Da quando l’uomo ha fatto la sua comparsa sulla Terra, l’equilibrio si è rotto. Siamo una specie relativamente giovane: siamo su questo gioiellino rotondo da 300.000 anni, a dispetto dei 4,5 miliardi di anni di età del nostro pianeta, eppure abbiamo fatto più danni noi che qualsiasi altra specie, o evento climatico. Basta vedere le “liste Rosse” degli animali in via di estinzione o la velocità di distruzione di alcuni habitat, per capire la portata e le responsabilità delle nostre “prodezze”.
Io sono una umile guida di montagna, qualcuno tempo fa mi ha dato una patacca da appiccicare sulla mia giacca, con il tempo e i tanti passi fatti in montagna mi sono cominciato a sentire un po’ più responsabile nei confronti dei luoghi in cui sono solito portare le persone. Cerco di far vedere la bellezza a chi viene a camminare con me, cercando di far capire, e di capire io in prima persona, il sistema delicato e meraviglioso degli ambienti che ci circondano.

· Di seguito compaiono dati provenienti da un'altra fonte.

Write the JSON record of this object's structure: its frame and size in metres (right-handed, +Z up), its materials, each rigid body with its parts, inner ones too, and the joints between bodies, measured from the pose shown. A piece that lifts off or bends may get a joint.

Abbiamo tutti l’obbligo di approfondire e capire alcuni meccanismi. Io, arrivato a 50 anni, per primo. Ma spesso mi riesce difficile capire le ragioni degli uomini, quelle dietro alla guerra ad esempio. Potremmo andare incontro alla nostra stessa estinzione a causa di strumenti che abbiamo noi stessi creato, come gli ordigni nucleari. Un famoso “adagio” recita così: “nessun topo al modo costruirebbe una trappola per topi”. Eppure, noi lo facciamo.
Le scoperte scientifiche degli ultimi decenni, soprattutto quelle astronomiche, ci hanno fatto comprendere che la Terra, che noi, non siamo al centro dell’universo, così come quelle di Darwin ci hanno fatto afferrare che non siamo esseri speciali, ma soltanto scimmie evolute. Di certo quelle bombe, se usate per davvero in una guerra su larga scala, cancellerebbero anche la convinzione più radicata di tutte: che noi siamo la forma di vita più intelligente.

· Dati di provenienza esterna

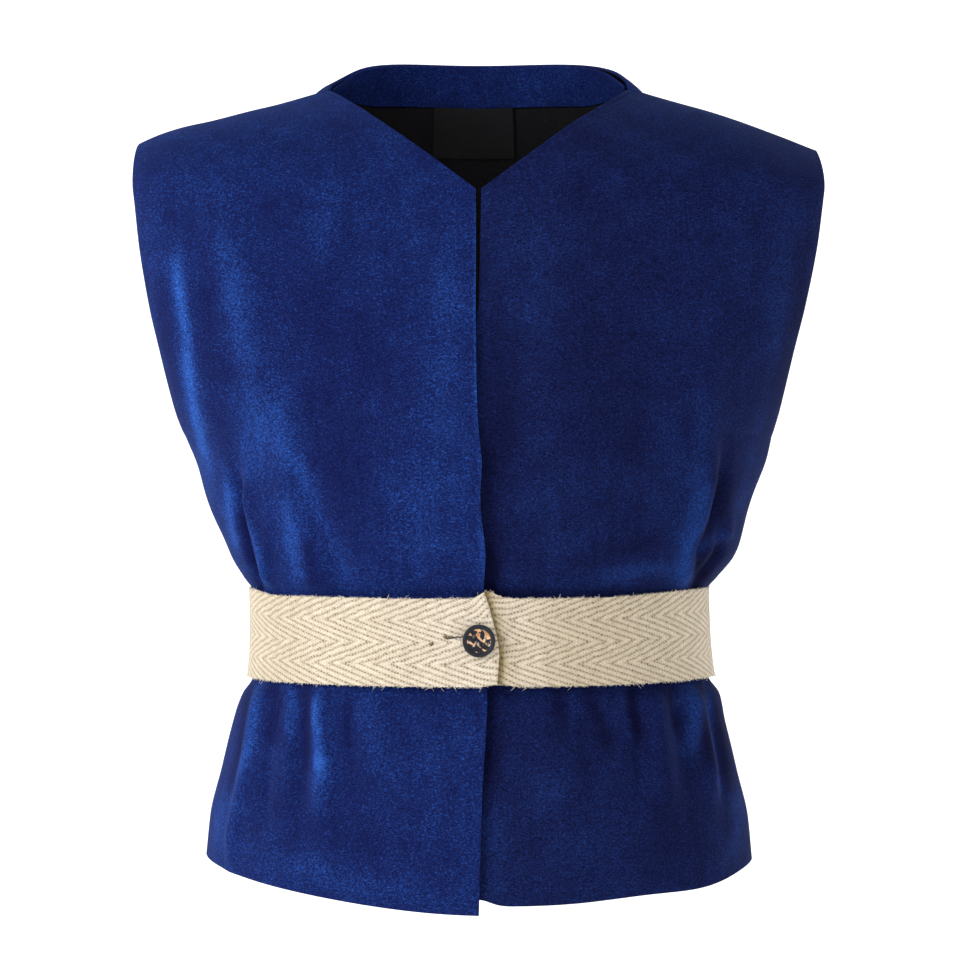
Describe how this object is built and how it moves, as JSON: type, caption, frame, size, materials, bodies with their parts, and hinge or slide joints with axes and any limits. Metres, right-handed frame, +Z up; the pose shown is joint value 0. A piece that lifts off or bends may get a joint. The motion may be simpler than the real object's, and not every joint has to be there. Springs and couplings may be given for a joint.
{
  "type": "velvet waistcoat",
  "caption": "Child's sleeveless velvet waistcoat with a V neck, gathered at the waist by a buttoned herringbone tape belt.",
  "frame": {"origin": "base of the neck on the centre plane, level with the shoulder-neck points, where the wearer's shoulders hold the garment", "axes": "+Z up, the front faces -Y, +X is the wearer's left"},
  "size_m": [0.3374, 0.1948, 0.4202],
  "materials": {
    "velvet": "royal blue velvet pile",
    "lining": "black woven lining",
    "label": "black woven label, bare",
    "tape": "natural linen herringbone tape",
    "button": "dark marbled with an amber centre"
  },
  "bodies": {
    "root": {"front_right": "velvet", "front_left": "velvet", "back": "velvet", "back_lining": "lining", "back_neck_facing": "velvet", "neck_label": "label", "belt": "tape", "button": "button"}
  },
  "joints": []
}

L’acronimo LUCA significa Last Universal Common Ancestor (ultimo antenato comune universale) e rappresenta una teoria riguardante il progenitore da cui si sono poi evolute tutte le forme viventi, nella forma vegetale o animale. Due mondi completamente differenti, ma che in qualche modo dovevano rispondere alle stesse problematiche: mangiare, riposarsi, difendersi dai predatori, riprodursi, vivere una vita sociale.
Uno dei pensieri che più mi ha affascinato, fin dalle prime uscite in montagna, era pensare al mondo vegetale, che da addobbo inerte ho iniziato a guardare come elemento ricco di vita e di fascino, capace di meccanismi così diversi rispetto a quelli che utilizziamo noi. Darwin nella sua teoria dell’evoluzione dice che non sono gli esseri che trionfano sugli altri a vincere la gara, ma bensì quelli che meglio si adattano al pianeta.

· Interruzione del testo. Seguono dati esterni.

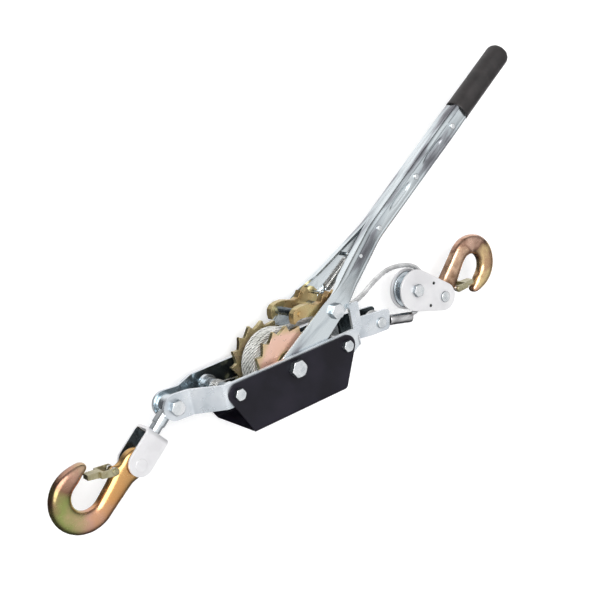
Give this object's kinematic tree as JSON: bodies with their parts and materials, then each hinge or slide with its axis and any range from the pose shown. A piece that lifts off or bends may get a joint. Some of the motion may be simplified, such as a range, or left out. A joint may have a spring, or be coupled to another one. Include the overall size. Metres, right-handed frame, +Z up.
{
  "type": "cable puller",
  "caption": "Hand ratchet cable puller with a lever handle, wire rope drum, black guard, pulley block and two latched hooks.",
  "frame": {"origin": "centre of the bounding box on the surface that the tool lies on, flat on its far side", "axes": "+X from the front hook towards the pulley block, +Y from the guard towards the raised handle, +Z up along the drum axle"},
  "size_m": [0.7695, 0.3868, 0.1033],
  "materials": {
    "black_guard": "satin",
    "black_grip": "matte",
    "wire_rope": "satin",
    "aluminium_ferrule": "satin",
    "yellow_zinc": "satin",
    "spring_steel": "satin",
    "bush_bronze": "satin",
    "bright_zinc": "satin"
  },
  "bodies": {
    "frame": {"side_plate_near": "bright_zinc", "side_plate_far": "bright_zinc", "guard": "black_guard", "axle_bolt": "bright_zinc", "axle_nut": "bright_zinc", "guard_bolts": "bright_zinc", "guard_nuts": "bright_zinc", "front_spacer_tube": "bright_zinc", "rear_spacer_tube": "bright_zinc", "front_bolt": "bright_zinc", "front_nut": "bright_zinc", "anchor_pin": "bright_zinc", "anchor_pin_clip": "bright_zinc", "rope_span": "wire_rope", "rope_eye": "wire_rope", "rope_thimble": "bright_zinc", "rope_ferrule": "aluminium_ferrule", "stop_pawl_spring": "spring_steel"},
    "drum": {"ratchet_wheel_near": "yellow_zinc", "ratchet_wheel_far": "yellow_zinc", "drum_spool": "yellow_zinc", "drum_bush": "bush_bronze", "rope_coil": "wire_rope"},
    "handle": {"handle_half_near": "bright_zinc", "handle_half_far": "bright_zinc", "handle_grip": "black_grip", "handle_rivets": "bright_zinc", "pawl_bolt": "bright_zinc", "pawl_nut": "bright_zinc", "spring_anchor_pin": "bright_zinc", "drive_pawl_spring": "spring_steel"},
    "drive_pawl": {"drive_claw_near": "yellow_zinc", "drive_claw_far": "yellow_zinc", "pawl_hub_tube": "yellow_zinc", "pawl_cross_pin": "yellow_zinc", "pawl_spring_pin": "bright_zinc"},
    "stop_pawl": {"stop_claw_near": "yellow_zinc", "stop_claw_far": "yellow_zinc", "stop_pawl_hubs": "bright_zinc", "stop_pawl_web": "yellow_zinc"},
    "hook_link": {"hook_link": "bright_zinc", "swivel_nut": "bright_zinc"},
    "bracket": {"hook_bracket": "bright_zinc", "bracket_pin": "bright_zinc"},
    "front_hook": {"front_hook": "yellow_zinc", "front_latch_rivet": "bright_zinc", "front_latch_spring": "spring_steel"},
    "front_latch": {"front_latch": "bright_zinc"},
    "pulley_block": {"block_cheek_near": "bright_zinc", "block_cheek_far": "bright_zinc", "sheave_bolt": "bright_zinc", "sheave_nut": "bright_zinc", "sheave_bush": "bush_bronze", "cheek_rivets": "bright_zinc", "block_pin": "bright_zinc"},
    "sheave": {"sheave": "bright_zinc"},
    "rear_hook": {"rear_hook": "yellow_zinc", "rear_latch_rivet": "bright_zinc", "rear_latch_spring": "spring_steel"},
    "rear_latch": {"rear_latch": "bright_zinc"}
  },
  "joints": [
    {"name": "drum_spin", "type": "hinge", "parent": "frame", "child": "drum", "pos_m": [-0.0737, -0.1025, 0.054], "axis": [0, 0, 1], "continuous": true},
    {"name": "handle_swing", "type": "hinge", "parent": "frame", "child": "handle", "pos_m": [-0.0737, -0.1025, 0.054], "axis": [0, 0, 1], "range_deg": [-1, 90]},
    {"name": "drive_pawl_pivot", "type": "hinge", "parent": "handle", "child": "drive_pawl", "pos_m": [0.002, -0.0583, 0.054], "axis": [0, 0, 1], "range_deg": [-22, 3.3], "stiffness_Nm_per_rad": 0.06, "springref_deg": 22.92, "deforming": ["drive_pawl_spring"]},
    {"name": "stop_pawl_pivot", "type": "hinge", "parent": "frame", "child": "stop_pawl", "pos_m": [-0.1567, -0.1025, 0.054], "axis": [0, 0, 1], "range_deg": [-24, 8], "stiffness_Nm_per_rad": 0.05, "springref_deg": 34.38, "deforming": ["stop_pawl_spring"]},
    {"name": "front_link_pivot", "type": "hinge", "parent": "frame", "child": "hook_link", "pos_m": [-0.2227, -0.098, 0.054], "axis": [0, 0, 1], "range_deg": [-45, 45]},
    {"name": "front_swivel", "type": "hinge", "parent": "hook_link", "child": "bracket", "pos_m": [-0.2227, -0.098, 0.054], "axis": [-0.7869, -0.617, 0], "continuous": true},
    {"name": "front_hook_pivot", "type": "hinge", "parent": "bracket", "child": "front_hook", "pos_m": [-0.2807, -0.1435, 0.054], "axis": [0, 0, 1], "range_deg": [-55, 55]},
    {"name": "front_latch_pivot", "type": "hinge", "parent": "front_hook", "child": "front_latch", "pos_m": [-0.30916, -0.14025, 0.054], "axis": [0, 0, 1], "range_deg": [0, 36], "stiffness_Nm_per_rad": 0.03, "springref_deg": -28.65},
    {"name": "pulley_block_swing", "type": "hinge", "parent": "frame", "child": "pulley_block", "pos_m": [0.1523, -0.085, 0.054], "axis": [0, 0, 1], "range_deg": [-8, 20], "deforming": ["rope_span"]},
    {"name": "sheave_spin", "type": "hinge", "parent": "pulley_block", "child": "sheave", "pos_m": [0.1523, -0.085, 0.054], "axis": [0, 0, 1], "continuous": true},
    {"name": "rear_hook_pivot", "type": "hinge", "parent": "pulley_block", "child": "rear_hook", "pos_m": [0.1978, -0.1087, 0.054], "axis": [0, 0, 1], "range_deg": [-55, 40]},
    {"name": "rear_latch_pivot", "type": "hinge", "parent": "rear_hook", "child": "rear_latch", "pos_m": [0.2264, -0.10721, 0.054], "axis": [0, 0, 1], "range_deg": [0, 36], "stiffness_Nm_per_rad": 0.03, "springref_deg": -28.65}
  ]
}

In fondo, la vita media degli esseri umani, nelle migliori delle ipotesi, si aggira sugli 80 anni. Quella di un cavallo intorno ai 25, un gatto 15, un orso 30, una tartaruga delle Galapagos può superare il secolo. Ma tra i vegetali ci sono specie come il Pinus Longaeva che possono superare i 4500 anni di età.
E pensare che il Pinus Longaeva, così come i tanti faggi secolari in cui ci si può imbattere durante le mie escursioni, non sono dotati di cervello.